### Written problem
Within the material below, transcribe exactly the lines from the one holding "write the pieces" through the one holding "before = set(bpy.data.objects)", keeping both ends and skipping the rest.

+ + +

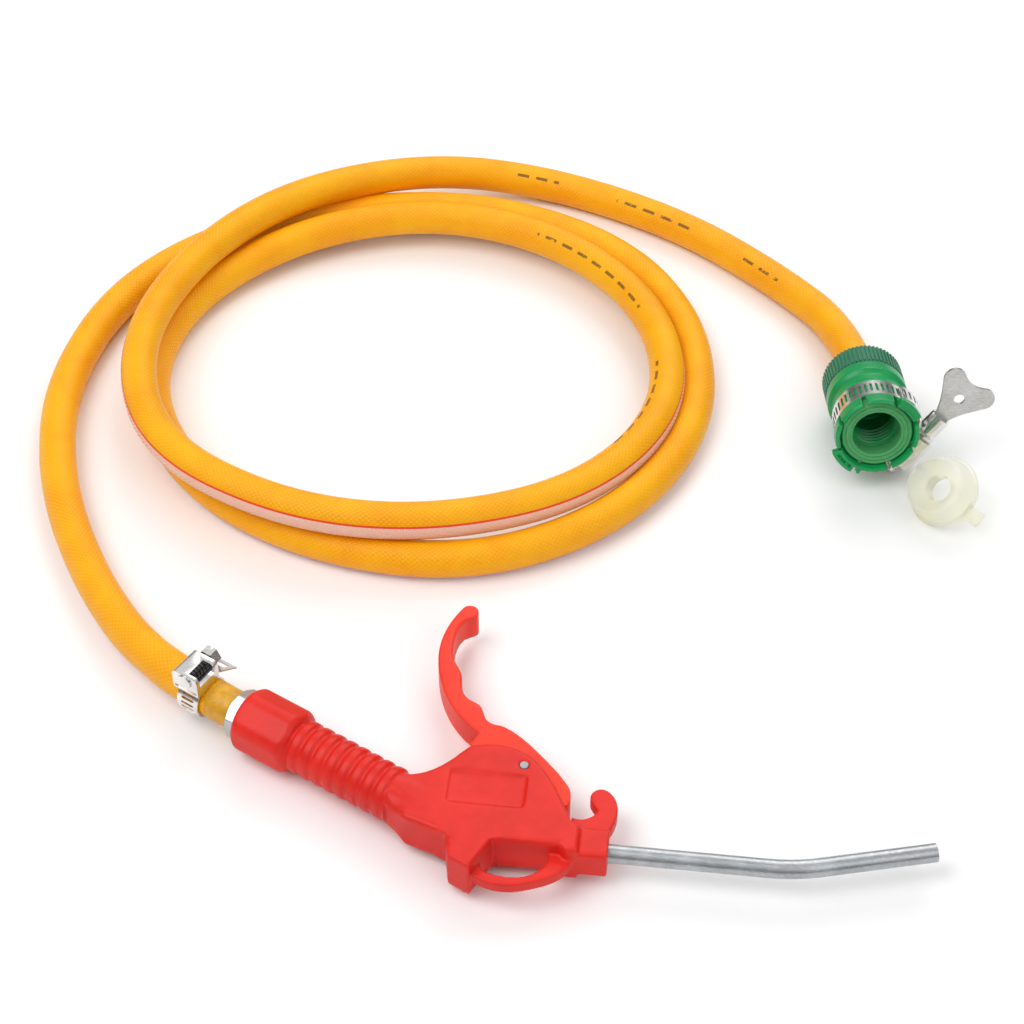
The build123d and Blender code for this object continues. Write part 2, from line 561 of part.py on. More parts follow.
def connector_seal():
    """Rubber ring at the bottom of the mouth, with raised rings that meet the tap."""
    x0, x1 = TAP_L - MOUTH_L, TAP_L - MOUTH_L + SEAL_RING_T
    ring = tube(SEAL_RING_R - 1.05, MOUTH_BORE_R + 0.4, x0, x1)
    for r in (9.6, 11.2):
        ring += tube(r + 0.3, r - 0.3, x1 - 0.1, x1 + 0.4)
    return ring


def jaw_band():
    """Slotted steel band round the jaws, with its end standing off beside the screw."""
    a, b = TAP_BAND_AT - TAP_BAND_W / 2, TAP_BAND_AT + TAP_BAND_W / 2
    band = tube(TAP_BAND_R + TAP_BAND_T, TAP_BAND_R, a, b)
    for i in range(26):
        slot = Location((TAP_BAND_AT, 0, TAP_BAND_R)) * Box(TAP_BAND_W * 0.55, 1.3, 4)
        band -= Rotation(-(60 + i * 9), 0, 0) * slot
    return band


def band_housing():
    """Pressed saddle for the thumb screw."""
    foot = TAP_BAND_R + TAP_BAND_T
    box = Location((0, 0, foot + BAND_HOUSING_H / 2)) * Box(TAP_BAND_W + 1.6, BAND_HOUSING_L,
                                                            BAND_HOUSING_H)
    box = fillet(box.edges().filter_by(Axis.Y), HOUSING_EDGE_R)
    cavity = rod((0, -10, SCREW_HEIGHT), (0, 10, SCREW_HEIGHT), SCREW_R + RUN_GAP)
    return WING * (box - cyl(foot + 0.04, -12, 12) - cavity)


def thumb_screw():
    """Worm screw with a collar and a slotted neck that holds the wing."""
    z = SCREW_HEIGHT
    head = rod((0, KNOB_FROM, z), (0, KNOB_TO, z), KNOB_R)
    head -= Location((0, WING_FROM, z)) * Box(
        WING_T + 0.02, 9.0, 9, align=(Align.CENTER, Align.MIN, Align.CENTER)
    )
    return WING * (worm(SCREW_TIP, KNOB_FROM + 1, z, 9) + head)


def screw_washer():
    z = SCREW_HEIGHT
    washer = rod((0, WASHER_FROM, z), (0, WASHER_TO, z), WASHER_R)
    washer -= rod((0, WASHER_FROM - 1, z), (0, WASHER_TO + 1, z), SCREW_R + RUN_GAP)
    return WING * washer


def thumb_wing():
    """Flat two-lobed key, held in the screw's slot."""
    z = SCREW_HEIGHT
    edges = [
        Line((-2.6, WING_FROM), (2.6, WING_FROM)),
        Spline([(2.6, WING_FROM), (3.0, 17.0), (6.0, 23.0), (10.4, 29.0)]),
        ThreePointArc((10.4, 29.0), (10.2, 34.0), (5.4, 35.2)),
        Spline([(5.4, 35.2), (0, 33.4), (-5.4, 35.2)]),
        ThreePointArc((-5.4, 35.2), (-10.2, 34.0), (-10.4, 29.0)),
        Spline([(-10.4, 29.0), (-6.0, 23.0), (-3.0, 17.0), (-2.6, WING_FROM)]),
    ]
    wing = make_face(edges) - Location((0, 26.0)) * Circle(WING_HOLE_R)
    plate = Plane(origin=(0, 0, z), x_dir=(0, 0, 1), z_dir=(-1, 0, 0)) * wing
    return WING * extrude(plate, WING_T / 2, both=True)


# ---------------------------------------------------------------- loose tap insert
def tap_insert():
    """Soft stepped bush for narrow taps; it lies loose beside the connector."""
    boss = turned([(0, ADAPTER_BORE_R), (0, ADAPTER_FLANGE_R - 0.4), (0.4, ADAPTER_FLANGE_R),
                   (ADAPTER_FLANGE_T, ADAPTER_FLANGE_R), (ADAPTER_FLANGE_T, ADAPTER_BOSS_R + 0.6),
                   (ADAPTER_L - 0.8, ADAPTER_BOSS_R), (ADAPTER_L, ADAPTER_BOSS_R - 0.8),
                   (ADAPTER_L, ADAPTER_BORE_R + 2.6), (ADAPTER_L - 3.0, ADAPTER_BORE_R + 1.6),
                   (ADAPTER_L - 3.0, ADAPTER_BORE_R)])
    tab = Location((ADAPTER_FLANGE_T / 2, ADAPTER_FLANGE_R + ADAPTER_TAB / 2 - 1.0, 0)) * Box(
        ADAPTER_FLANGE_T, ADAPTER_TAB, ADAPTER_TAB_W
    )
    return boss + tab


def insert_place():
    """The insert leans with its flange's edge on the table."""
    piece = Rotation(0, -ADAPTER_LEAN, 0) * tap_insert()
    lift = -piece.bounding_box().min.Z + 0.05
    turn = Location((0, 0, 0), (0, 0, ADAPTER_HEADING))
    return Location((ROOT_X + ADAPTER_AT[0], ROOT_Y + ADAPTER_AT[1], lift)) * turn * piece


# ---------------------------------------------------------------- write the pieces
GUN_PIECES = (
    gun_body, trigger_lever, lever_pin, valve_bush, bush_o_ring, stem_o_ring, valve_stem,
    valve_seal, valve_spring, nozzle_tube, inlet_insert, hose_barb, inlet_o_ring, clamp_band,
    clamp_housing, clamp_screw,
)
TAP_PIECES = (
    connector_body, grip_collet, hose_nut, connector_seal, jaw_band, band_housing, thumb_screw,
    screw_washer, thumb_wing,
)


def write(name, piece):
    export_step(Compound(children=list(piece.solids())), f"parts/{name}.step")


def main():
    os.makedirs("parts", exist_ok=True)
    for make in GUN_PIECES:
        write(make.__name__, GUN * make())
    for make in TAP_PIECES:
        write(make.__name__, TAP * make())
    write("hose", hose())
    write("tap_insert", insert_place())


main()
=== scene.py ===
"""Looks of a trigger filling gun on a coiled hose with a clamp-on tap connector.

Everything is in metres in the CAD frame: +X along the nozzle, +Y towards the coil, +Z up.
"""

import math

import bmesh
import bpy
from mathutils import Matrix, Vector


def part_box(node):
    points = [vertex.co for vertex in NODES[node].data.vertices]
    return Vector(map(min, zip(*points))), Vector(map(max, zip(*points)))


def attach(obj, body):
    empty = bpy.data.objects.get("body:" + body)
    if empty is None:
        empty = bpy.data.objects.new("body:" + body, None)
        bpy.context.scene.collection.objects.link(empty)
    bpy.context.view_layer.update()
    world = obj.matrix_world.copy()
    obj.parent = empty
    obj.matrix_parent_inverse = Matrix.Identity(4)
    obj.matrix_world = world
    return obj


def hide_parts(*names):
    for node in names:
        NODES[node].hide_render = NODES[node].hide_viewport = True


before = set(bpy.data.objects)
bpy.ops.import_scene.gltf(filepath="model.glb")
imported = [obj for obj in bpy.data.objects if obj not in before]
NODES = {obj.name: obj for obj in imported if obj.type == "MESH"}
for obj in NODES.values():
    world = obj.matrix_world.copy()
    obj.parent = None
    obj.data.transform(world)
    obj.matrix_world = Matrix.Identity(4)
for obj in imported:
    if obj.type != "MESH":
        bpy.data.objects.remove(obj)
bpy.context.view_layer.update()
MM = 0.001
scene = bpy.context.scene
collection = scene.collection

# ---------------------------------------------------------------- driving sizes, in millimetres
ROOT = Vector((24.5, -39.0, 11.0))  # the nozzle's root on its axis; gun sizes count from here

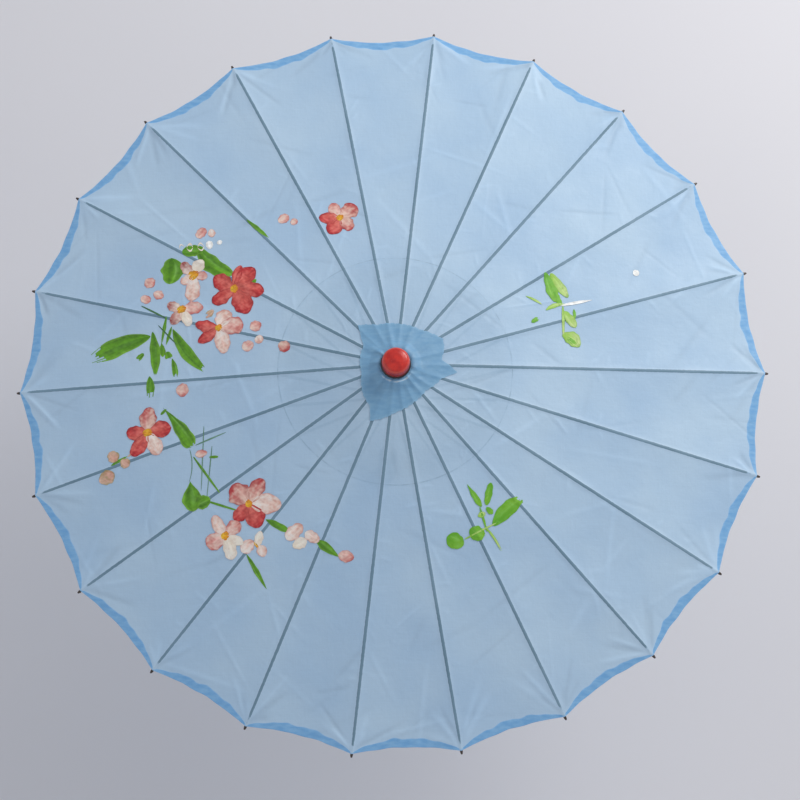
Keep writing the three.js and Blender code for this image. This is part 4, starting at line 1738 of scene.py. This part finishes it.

+ + +

### Right answer
# ---------------------------------------------------------------- write the pieces
GUN_PIECES = (
    gun_body, trigger_lever, lever_pin, valve_bush, bush_o_ring, stem_o_ring, valve_stem,
    valve_seal, valve_spring, nozzle_tube, inlet_insert, hose_barb, inlet_o_ring, clamp_band,
    clamp_housing, clamp_screw,
)
TAP_PIECES = (
    connector_body, grip_collet, hose_nut, connector_seal, jaw_band, band_housing, thumb_screw,
    screw_washer, thumb_wing,
)


def write(name, piece):
    export_step(Compound(children=list(piece.solids())), f"parts/{name}.step")


def main():
    os.makedirs("parts", exist_ok=True)
    for make in GUN_PIECES:
        write(make.__name__, GUN * make())
    for make in TAP_PIECES:
        write(make.__name__, TAP * make())
    write("hose", hose())
    write("tap_insert", insert_place())


main()
=== scene.py ===
"""Looks of a trigger filling gun on a coiled hose with a clamp-on tap connector.

Everything is in metres in the CAD frame: +X along the nozzle, +Y towards the coil, +Z up.
"""

import math

import bmesh
import bpy
from mathutils import Matrix, Vector


def part_box(node):
    points = [vertex.co for vertex in NODES[node].data.vertices]
    return Vector(map(min, zip(*points))), Vector(map(max, zip(*points)))


def attach(obj, body):
    empty = bpy.data.objects.get("body:" + body)
    if empty is None:
        empty = bpy.data.objects.new("body:" + body, None)
        bpy.context.scene.collection.objects.link(empty)
    bpy.context.view_layer.update()
    world = obj.matrix_world.copy()
    obj.parent = empty
    obj.matrix_parent_inverse = Matrix.Identity(4)
    obj.matrix_world = world
    return obj


def hide_parts(*names):
    for node in names:
        NODES[node].hide_render = NODES[node].hide_viewport = True


before = set(bpy.data.objects)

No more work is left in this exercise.